• _PROBLEM_
Please return the full listing below without altering anything.

----------

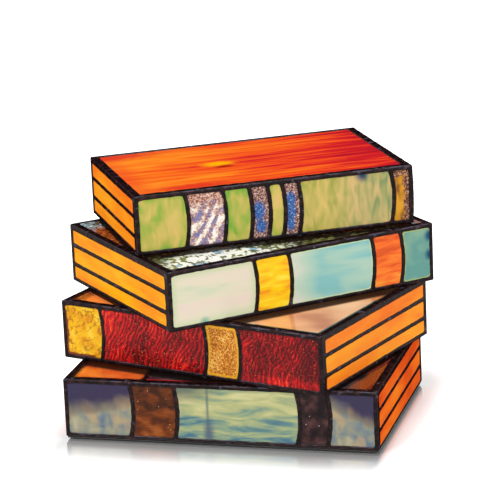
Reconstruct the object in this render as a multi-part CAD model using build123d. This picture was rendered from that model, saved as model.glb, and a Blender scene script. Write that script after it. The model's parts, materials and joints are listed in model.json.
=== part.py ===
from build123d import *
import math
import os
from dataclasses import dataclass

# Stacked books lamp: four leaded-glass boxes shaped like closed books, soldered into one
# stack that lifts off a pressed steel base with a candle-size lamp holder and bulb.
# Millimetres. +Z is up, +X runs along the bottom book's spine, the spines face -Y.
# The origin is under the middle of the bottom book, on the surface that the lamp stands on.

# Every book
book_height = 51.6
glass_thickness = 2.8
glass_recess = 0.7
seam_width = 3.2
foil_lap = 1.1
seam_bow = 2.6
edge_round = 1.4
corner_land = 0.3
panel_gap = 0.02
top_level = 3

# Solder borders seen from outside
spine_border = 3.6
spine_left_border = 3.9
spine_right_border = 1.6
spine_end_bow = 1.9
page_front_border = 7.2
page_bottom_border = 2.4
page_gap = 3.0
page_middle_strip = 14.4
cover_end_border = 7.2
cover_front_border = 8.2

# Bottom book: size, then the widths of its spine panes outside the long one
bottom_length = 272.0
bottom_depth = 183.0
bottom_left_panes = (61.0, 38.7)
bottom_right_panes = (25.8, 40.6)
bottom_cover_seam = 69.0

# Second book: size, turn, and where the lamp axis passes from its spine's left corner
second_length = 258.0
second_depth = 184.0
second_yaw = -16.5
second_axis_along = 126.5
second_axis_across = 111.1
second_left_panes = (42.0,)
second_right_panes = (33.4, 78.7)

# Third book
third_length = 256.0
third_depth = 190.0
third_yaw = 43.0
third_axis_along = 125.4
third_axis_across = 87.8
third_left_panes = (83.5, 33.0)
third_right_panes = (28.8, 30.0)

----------

• _FINISHED ANSWER_
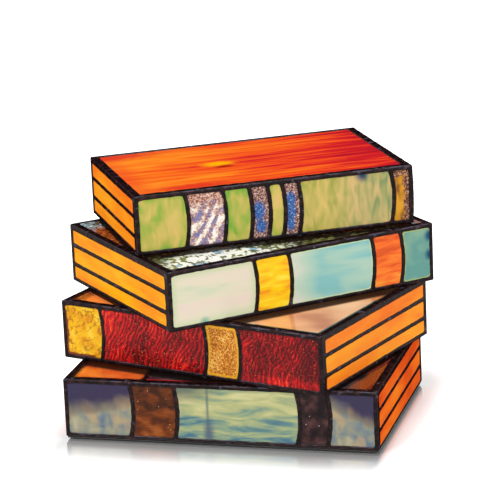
Reconstruct the object in this render as a multi-part CAD model using build123d. This picture was rendered from that model, saved as model.glb, and a Blender scene script. Write that script after it. The model's parts, materials and joints are listed in model.json.
=== part.py ===
from build123d import *
import math
import os
from dataclasses import dataclass

# Stacked books lamp: four leaded-glass boxes shaped like closed books, soldered into one
# stack that lifts off a pressed steel base with a candle-size lamp holder and bulb.
# Millimetres. +Z is up, +X runs along the bottom book's spine, the spines face -Y.
# The origin is under the middle of the bottom book, on the surface that the lamp stands on.

# Every book
book_height = 51.6
glass_thickness = 2.8
glass_recess = 0.7
seam_width = 3.2
foil_lap = 1.1
seam_bow = 2.6
edge_round = 1.4
corner_land = 0.3
panel_gap = 0.02
top_level = 3

# Solder borders seen from outside
spine_border = 3.6
spine_left_border = 3.9
spine_right_border = 1.6
spine_end_bow = 1.9
page_front_border = 7.2
page_bottom_border = 2.4
page_gap = 3.0
page_middle_strip = 14.4
cover_end_border = 7.2
cover_front_border = 8.2

# Bottom book: size, then the widths of its spine panes outside the long one
bottom_length = 272.0
bottom_depth = 183.0
bottom_left_panes = (61.0, 38.7)
bottom_right_panes = (25.8, 40.6)
bottom_cover_seam = 69.0

# Second book: size, turn, and where the lamp axis passes from its spine's left corner
second_length = 258.0
second_depth = 184.0
second_yaw = -16.5
second_axis_along = 126.5
second_axis_across = 111.1
second_left_panes = (42.0,)
second_right_panes = (33.4, 78.7)

# Third book
third_length = 256.0
third_depth = 190.0
third_yaw = 43.0
third_axis_along = 125.4
third_axis_across = 87.8
third_left_panes = (83.5, 33.0)
third_right_panes = (28.8, 30.0)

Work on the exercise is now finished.